21      In other words, the Lindell holding is not applicable to this case or others like it because Sellhausen’s use of a peremptory challenge did not adequately correct a trial court error.  As Tody points out, defendants have a Sixth Amendment right to be tried by an impartial jury.  See Tody, 316 Wis. 2d 689, ¶49.  The Tody lead opinion tells us that this right is interfered with when a presiding judge’s immediate family member sits on the jury—in part based on the impact that it could have on a trial attorney’s behavior during proceedings.  Id., ¶¶38-39, 49.  That same right is interfered with when a presiding judge’s immediate family member is present for voir dire, a crucial part of the proceedings, as a member of the panel of potential jurors who might hear the case.

22      Although we share the lead opinion’s concerns, we need not decide this case on Sixth Amendment grounds.  This is a question of how courts will administer justice.  See id., ¶61 (Ziegler, J., concurring).  The concurrence shared the lead opinion’s discomfort with the possibility of a presiding judge’s immediate family member sitting on the jury.  See id., ¶6;  id., ¶59 (Ziegler, J., concurring).  We agree that situations like the one in Tody and the one here are “problem[s] waiting to happen.”  See id., ¶59 (Ziegler, J., concurring).  We understand the concurrence to have concluded, within the inherent power of the supreme court, that this rule is necessary “to promote the efficient and effective operation of the state’s court system.”  See State v. Jennings, 2002 WI 44, ¶14, 252 Wis. 2d 228, 647 N.W.2d 142 (citation omitted); see also Wis. Const. art. VII, § 3.  As such, effective operation of the court system requires that presiding judges not allow family members to be potential jurors.  It is an easy principle to follow, and in comparison to the potential problems that will be avoided, a sound one.

23      We are mindful that it might appear as though we, as a mainly error correcting court, are stepping out to further a concept initiated by the three member concurring opinion in Tody.  But we are confident that we are interstitially applying the underlying rationale of that opinion.

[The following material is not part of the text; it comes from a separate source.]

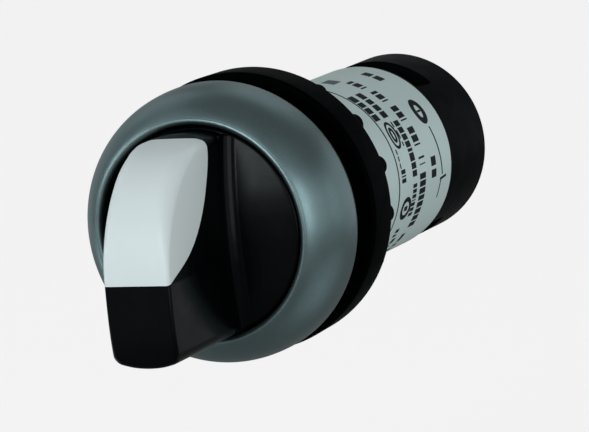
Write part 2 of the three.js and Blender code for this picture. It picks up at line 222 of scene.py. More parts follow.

Our holding comports with the common ground shared by concurrence and the lead opinion—the idea that there are multiple “red flags” when judges rule on matters involving immediate family members.  Tody, 316 Wis. 2d 689, ¶4; see also id., ¶59 (Ziegler, J., concurring).  The situation will present itself rarely, but when it does, it should always be obvious to the presiding judge that it exists.  So, why should there be a need to wait for a motion to strike from trial counsel?  The situation here is in stark contrast to the more nebulous juror bias decisions that concerned the Lindell court.  See Lindell, 245 Wis. 2d 689, ¶¶96, 103.  We are satisfied that a bright-line rule such as this is far more efficient than a case-by-case analysis of whether the presence of a prospective juror on the voir dire panel might have affected the outcome of a trial.  While Sellhausen receives a new trial, in the long run, Wisconsin’s idea of a just and efficient court system prevails.

            By the Court.—Judgment and order reversed and cause remanded.

[1]  Sellhausen also argues that her trial counsel was ineffective for failing to adequately impeach the State’s key witness.  Because we find in her favor and grant a new trial on the other issue she presents, we will not address that issue in this opinion.  See Sweet v. Berge, 113 Wis. 2d 61, 67, 334 N.W.2d 559 (Ct. App. 1983) (if resolution of one issue disposes of the appeal, we need not address other arguments raised by appellant).

[2]  There was also a brief, separate concurrence by Justice Prosser discussing his reservations with any holding that establishes “inappropriate precedent.”  State v. Tody, 2009 WI 31, ¶53, 316 Wis. 2d 689, 764 N.W.2d 737 (Prosser, J., concurring).  He stated, “I cannot join an opinion that seeks to transform a questionable example of ‘objective bias’ into a per se violation of the Sixth Amendment.”  Id., ¶55 (Prosser, J., concurring).  While we recognize his concerns, our opinion focuses on both the lead opinion and the concurrence signed by three justices.

[3]  Importantly, the lead opinion does not outright disagree with the concurrence’s outline of judicial authority; it merely emphasizes the importance of using authority to support the conclusion that reversal is warranted.  See Tody, 316 Wis. 2d 689, ¶6. 

[4]  Hypothetically, for example, counsel with an inquiring mind might want to know if the immediate family member has ever had discussions about the law with the presiding judge, and since this is a criminal case, whether the family member has formed any opinions regarding criminal cases based on discussions with the presiding judge.  There are a myriad of other hypothetical situations we could conjure up.  But the point is that counsel would be understandably reticent to pursue them.